Rollade van zeewolf met krieltjes en beurre blanc
bereiding
-
1
Verwarm de oven voor op 185°C. Maak de beurre blanc. Pel en snipper de sjalot en de knoflook. Doe de sjalot, de knoflook, de witte wijn, de appelazijn, de laurier en de tijm samen met 100 milliliter water in een steelpannetje en laat tot 1/3 inkoken. Zet opzij.
-
2
Bereid de vis. Pel en snipper de sjalot en de knoflook. Stoof de sjalot en de knoflook zacht in olijfolie. Kook de erwtjes 1 minuut in gezouten water, giet ze af en laat ze afkoelen onder koud stromend water.
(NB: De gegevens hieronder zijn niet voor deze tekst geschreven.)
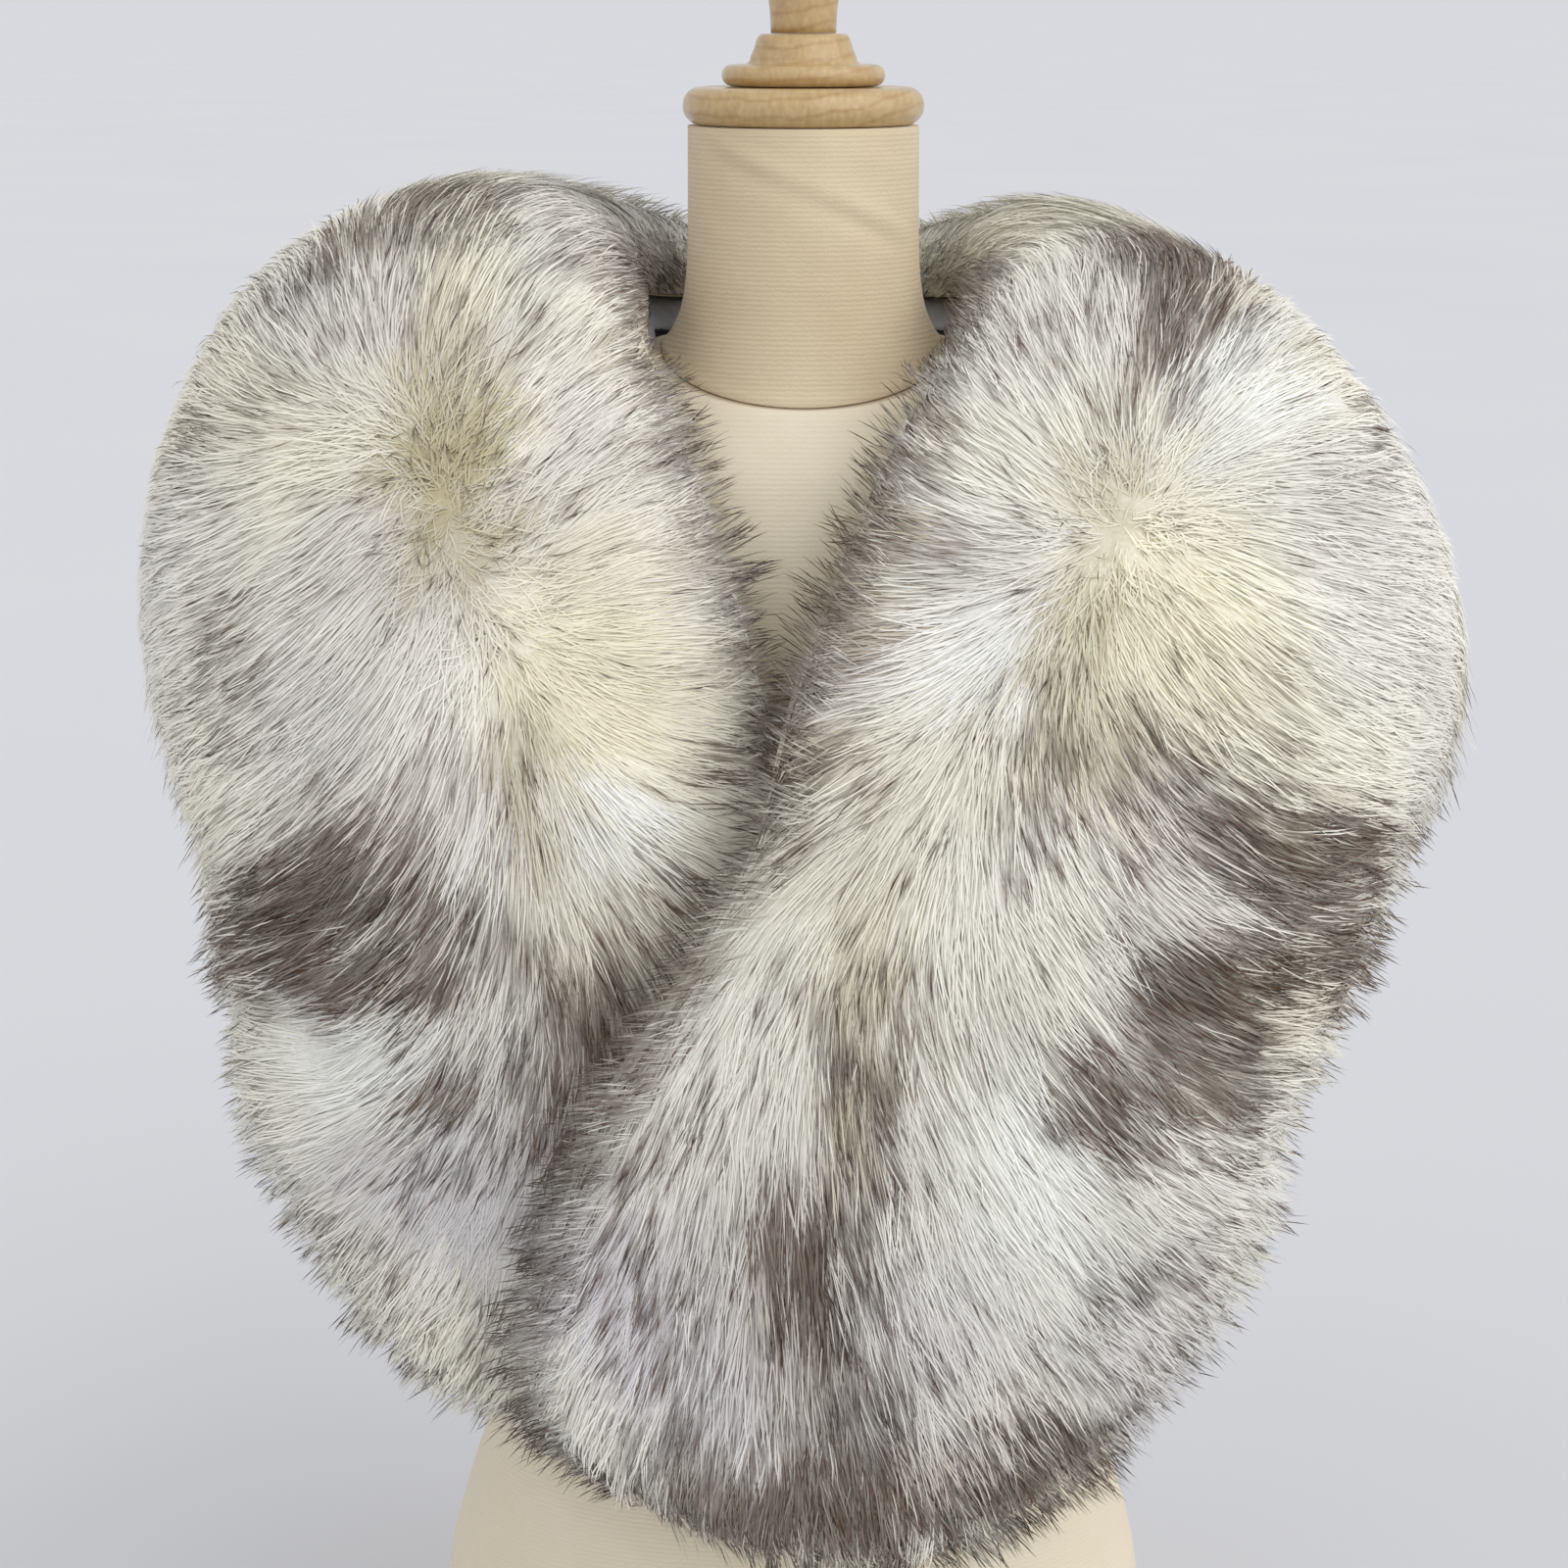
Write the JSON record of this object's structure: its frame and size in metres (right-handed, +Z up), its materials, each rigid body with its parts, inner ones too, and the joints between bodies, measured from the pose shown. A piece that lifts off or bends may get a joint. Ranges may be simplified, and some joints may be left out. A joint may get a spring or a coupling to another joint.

Doe de erwtjes en de verse kruiden in een blender en hak alles grof. Meng de erwtenpuree met de gebakken sjalot en knoflook en breng op smaak met citroensap, peper en zout.
-
3
Snij de visfilet(s) overlangs open tot een grote platte lap. Kruid de vis met peper en zout en beleg met de erwtenmengeling. Rol de vis stevig op en bind ‘m vast met keukentouw. Leg de rollade in een ovenschaal, kruid met peper en zout, besprenkel met olijfolie en bak ze 15 à 20 minuten in de oven.
-
4
Spoel de krieltjes. Kook ze beetgaar in gezouten water en hou ze warm.
-
5
Breng voor de saus 70 milliliter van de reductie met de room aan de kook. Voeg klontje per klontje de boter toe en blijf kloppen met een garde tot de boter is opgenomen. Kruid met peper en zout.
-
6
Roerbak de zeekraal 1 minuut in de wok. Snij de visrollade in plakjes en serveer ze met de saus en de krieltjes. Werk af met de zeekraal.